FIG. 4 illustrates in perspective view a foundation 70 providing lateral wind resistance in accordance with a foundation of a type disclosed in U.S. Pat. No. 6,634,150, and further with the thermally isolative sheet 32. The manufactured building 14 includes a pair of spaced-apart support beams 16a and 16b, such as a typical I-beam having a vertical web 72 and opposing upper and lateral flanges 74, 76. The ground pan 10 is disposed under a first of the support beams 16a with the insulative sheet 32. The pier 34 extends upwardly to contacting engagement with the support beam 16a. A lateral brace assembly 78 such as elongated struts or telescoping metal tubes 79a, 79b pivotably attaches at a lower end 80 to a connector 82 attached to the ground pan 10. An upper end 84 pivotably attaches to a beam connecter 86 attached to the second support beam 16b. A fastener such as a bolt connects the telescoping tubes together.

During use of the foundation system 70, the elongated struts 79 in the lateral brace assembly communicate loading and wind forces to the ground pan 10, while the ground pan 10 and the thermally insulative sheet 32 cooperatively define in situ the ground column 38 and the proximate thermally isolated ground column 40 relative to the ground pan 10 and the frost line 42. The thermally insulative sheet 32 caps the ground pan 10 and restricts heat communication from the ground column 38, and thus reduces occurrences of freezing of the proximate thermally isolated ground column 40.

It is to be appreciated that a foundation may readily provide both lateral and longitudinal load resistance by using a longitudinal strut or arm 62 as illustrated in FIG. 3 together with a lateral strut assembly 78 as illustrated in FIG. 4, while providing with the thermal sheet 32 reduced occurrences of frost heave movement of the foundation.

FIG. 5 illustrates in a detailed perspective view an alternate embodiment of a thermal isolator foundation plate 90 using the thermally insulative sheet 32. The foundation plate 90 includes openings 92 for receiving stakes 94 to secure the plate to the ground 18.

FIG. 6 illustrates a detailed perspective view of the ground pan 10 with an alternate embodiment in which the thermally isolative member is a cap 96 in accordance with the present invention. In this embodiment, the thermally insulative cap 96 (depicted in cut-away view) has a planar sheet 98 and side walls 100 extending in a first direction substantially normal from perimeter edges. This defines an interior cavity 102 for receiving the ground pan 10 while the side walls 10 align contactingly with the walls 20 of the ground pan. The walls 100 may in alternate embodiments taper outwardly relative to a perimeter edge of the sheet 98.

As with the embodiments discussed above and also with reference to FIG. 1, the thermally insulative sheet 32 (FIG. 5) and the thermally insulative cap 96 (FIG. 6) form in situ the ground column 38 and the proximate thermally isolated ground column 40 relative to the ground plate 90 or ground pan 10 and the frost line 42. The thermally insulative sheet 32 caps the ground plate 90 or ground pan 10 and restricts heat communication from the ground column 38, and thus reduces occurrences of freezing of the proximate thermally isolated ground column 40.
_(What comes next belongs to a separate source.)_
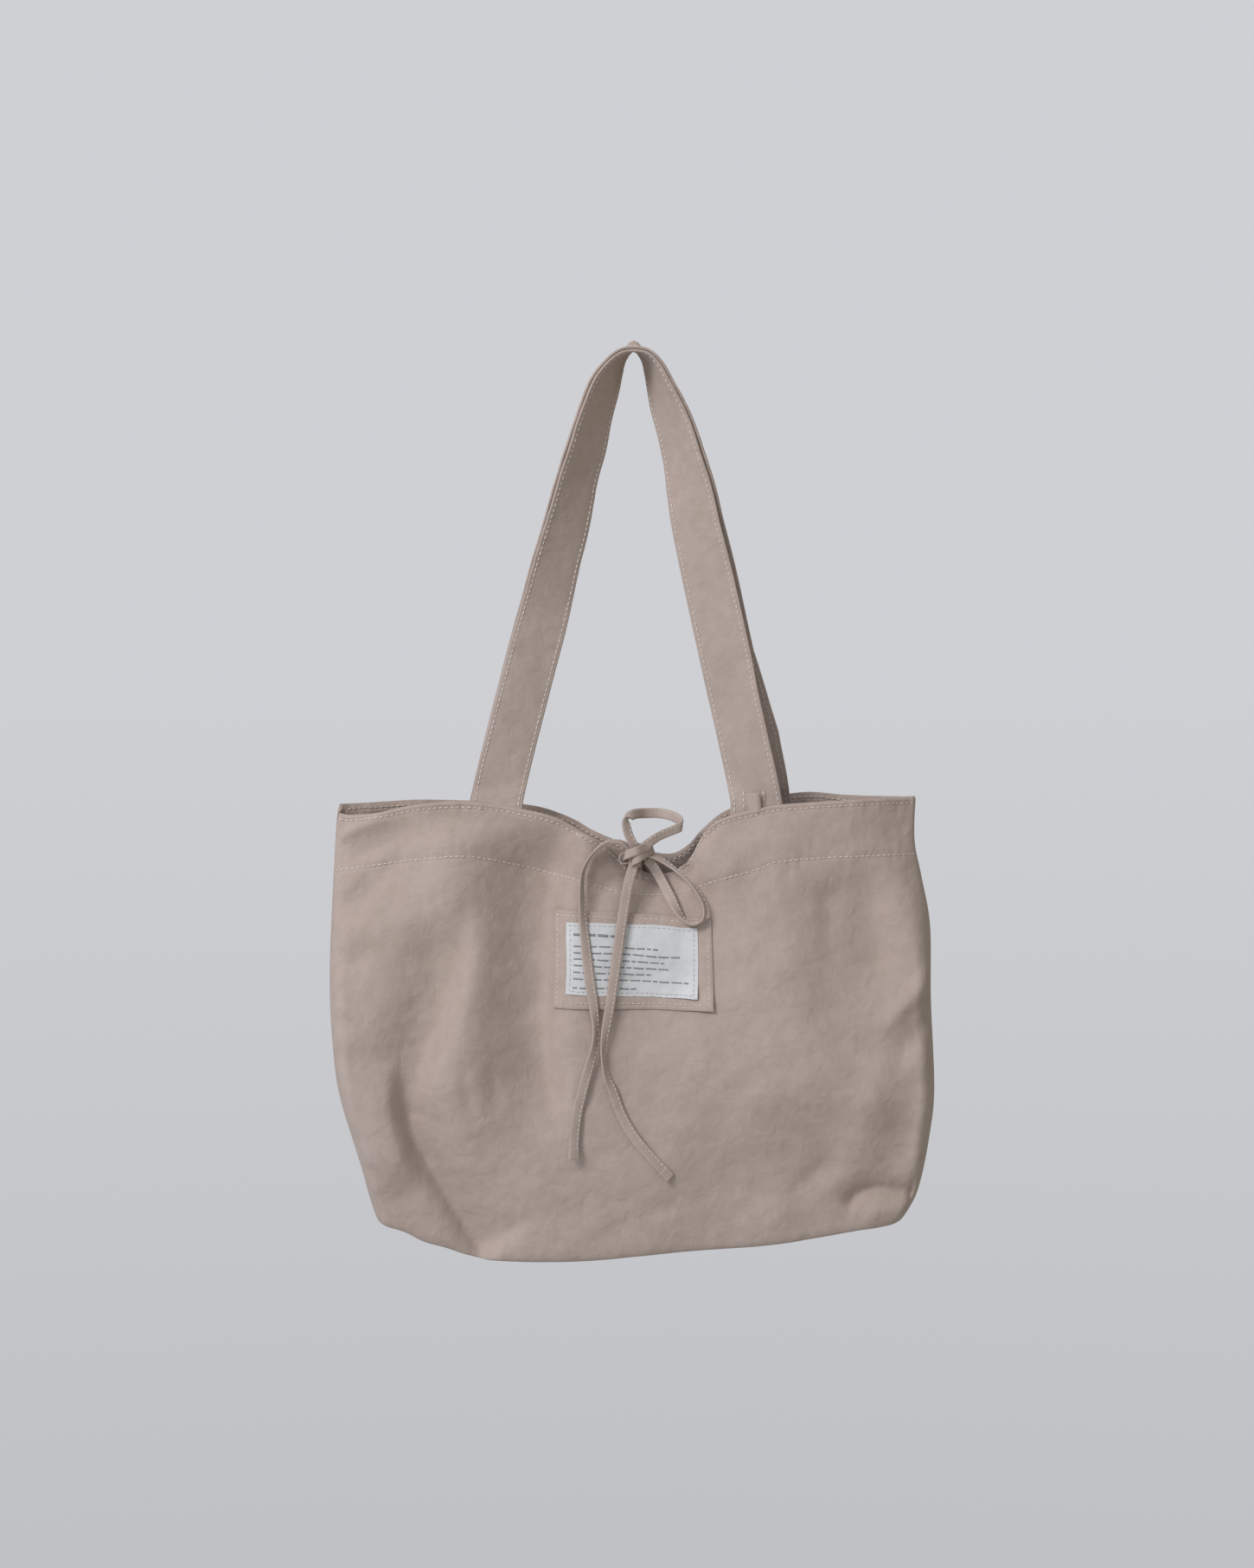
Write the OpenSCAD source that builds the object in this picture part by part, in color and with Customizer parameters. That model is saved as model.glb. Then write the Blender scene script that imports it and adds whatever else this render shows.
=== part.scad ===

While the present invention is applied with disclosed foundations having ground pans, it is to be appreciated that the thermal insulative member can readily be used with other anchoring members such as helical shafts or anchors that connect to support beams of the manufactured building for resisting loads.

The present invention accordingly provides the foundation for manufactured buildings with the ground pan to cooperatively with the thermally insulative sheet for defining the proximate thermally isolated ground column to cap communication of ground heat therefrom and thereby resist frost heave occurrences. While this invention has been described in detail with particular references to illustrated embodiments thereof, it should be understood that many modifications, additions and deletions, in additions to those expressly recited, may be made thereto without departure from the spirit and scope of the invention.

Claims

1. A foundation system for supporting a manufactured building having a support beam, consisting of:

a rigid ground pan having a planar surface received on a ground surface and ground blades that extend from a perimeter of the ground pan in first direction substantially perpendicularly to a top surface to a distal extent that is a first distance from the top surface for driven insertion into the ground, and a plurality of legs, each leg extending from adjacent ground blades at intersections thereof, the leg extending to a distal extent that is a second distance from the top surface, the second distance greater than the first distance;

a thermally insulative foam member disposed on the top surface of the ground pan separated thereby from contact with the ground surface,

whereby the ground pan and thermally insulative foam member define in situ a proximate thermally isolated ground column in the ground below the ground pan; and

a pier positioned on the ground pan and extending into contact with a wood pad bearing against the support beam for vertically supporting the support beam and transferring the mass of the manufactured home to the ground pan,

whereby the thermally insulative foam member restricts communication of heat from the proximate thermally isolated ground column for resisting frost heaving.

2. The foundation system as recited in claim 1, wherein the thermally insulative foam member is defined by a planar sheet of an insulating material.

3. The foundation system as recited in claim 1, wherein the rigid ground pan is metallic.

4. The foundation system as recited in claim 1, wherein the rigid ground pan is plastic.